Escribe: El peregrino impertinente
Existe un sinnúmero de prácticas que los seres humanos evitamos realizar cuando salimos de viaje. Limpiar, estudiar o trabajar son algunas de ellas. Igual, yo tengo un montón de amigos que ni drogados con jarabe para la tos se atreverían a llevar a cabo alguno de estos quehaceres, inclusive en el lugar en donde viven. “Esas cosas son intrascendentes; lo importante es lo de adentro”, aseguran sin el menor signo de rubor facial.
Amén de aquellos ejemplos, creo que no debe haber una acción más inapropiada para hacer cuando estamos de viaje que es ir al dentista. A no ser que te ocurra una desgracia, como lastimarte la muela con un carozo de palta, no hay ninguna necesidad de acudir al odontólogo durante las vacaciones.
Por lo menos, yo no conozco a nadie que estando en Pakistán, Malasia o Sri Lanka se haya hecho una escapada al consultorio para probar cómo son los tornos del mundo musulmán.
Situaciones improbables
Tampoco escuché a alguien decir: “Che, mañana me voy al norte de Brasil a pasarme unas semanas echado en la playa. De paso aprovecho el tiempo libre para hacerme cuatro o cinco tratamientos de conducto. Es cuestión de estar tres horitas por sesión con la boca abierta mientras me perforan los dientes y me insertan elementos punzantes en lo más profundo de las encías. No pasa nada”.

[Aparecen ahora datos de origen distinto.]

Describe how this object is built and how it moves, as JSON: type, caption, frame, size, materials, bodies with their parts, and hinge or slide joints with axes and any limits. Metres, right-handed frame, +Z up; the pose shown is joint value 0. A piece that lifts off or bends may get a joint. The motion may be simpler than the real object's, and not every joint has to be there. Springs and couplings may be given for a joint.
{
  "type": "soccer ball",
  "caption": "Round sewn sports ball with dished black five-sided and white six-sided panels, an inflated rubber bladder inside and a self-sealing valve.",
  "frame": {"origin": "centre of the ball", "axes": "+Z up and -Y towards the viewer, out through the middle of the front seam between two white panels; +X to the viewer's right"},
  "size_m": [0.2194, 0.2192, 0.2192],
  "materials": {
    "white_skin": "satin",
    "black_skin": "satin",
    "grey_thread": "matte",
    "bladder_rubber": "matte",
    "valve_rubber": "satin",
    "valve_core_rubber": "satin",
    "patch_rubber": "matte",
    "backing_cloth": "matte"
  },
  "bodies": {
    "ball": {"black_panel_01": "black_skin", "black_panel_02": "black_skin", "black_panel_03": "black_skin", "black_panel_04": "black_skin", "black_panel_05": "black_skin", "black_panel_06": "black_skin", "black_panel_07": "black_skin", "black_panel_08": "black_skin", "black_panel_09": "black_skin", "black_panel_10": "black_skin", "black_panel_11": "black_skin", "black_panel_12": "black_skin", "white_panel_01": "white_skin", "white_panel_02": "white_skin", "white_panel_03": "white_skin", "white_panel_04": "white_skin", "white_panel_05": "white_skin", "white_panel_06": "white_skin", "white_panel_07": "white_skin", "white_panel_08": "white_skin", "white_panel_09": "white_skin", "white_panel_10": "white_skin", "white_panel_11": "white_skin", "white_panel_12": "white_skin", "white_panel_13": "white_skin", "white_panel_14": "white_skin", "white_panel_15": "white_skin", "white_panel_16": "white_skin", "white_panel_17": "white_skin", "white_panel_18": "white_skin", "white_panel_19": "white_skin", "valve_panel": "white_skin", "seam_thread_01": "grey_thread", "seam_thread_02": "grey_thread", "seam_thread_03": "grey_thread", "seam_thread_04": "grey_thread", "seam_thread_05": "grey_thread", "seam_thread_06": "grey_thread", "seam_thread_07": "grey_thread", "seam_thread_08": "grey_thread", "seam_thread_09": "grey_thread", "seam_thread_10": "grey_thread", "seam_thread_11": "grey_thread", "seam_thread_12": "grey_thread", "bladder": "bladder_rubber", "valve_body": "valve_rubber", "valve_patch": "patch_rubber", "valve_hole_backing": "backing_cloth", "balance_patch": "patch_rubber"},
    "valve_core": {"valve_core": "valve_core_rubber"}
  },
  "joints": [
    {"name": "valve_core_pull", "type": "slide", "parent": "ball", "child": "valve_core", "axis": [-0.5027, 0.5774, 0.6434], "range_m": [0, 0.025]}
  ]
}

Menos me imagino a un turista sentado en un restaurante, con gorrita y cámara de fotos al cuello, solicitándole al mozo algo como: “Maestro, que la carne sea bien tiernita por favor, que vengo del dentista y me acaba de poner una amalgama en el premolar derecho superior y no quiero que se me salga. ¿Viste cómo es?, después los de la obra social empiezan a poner peros y es un quilombo”.
Sí, tales materias mejor dejarlas para cuando volvamos a casa. Allí tendremos suficiente espacio para sufrir como condenados en esos sillones maléficos.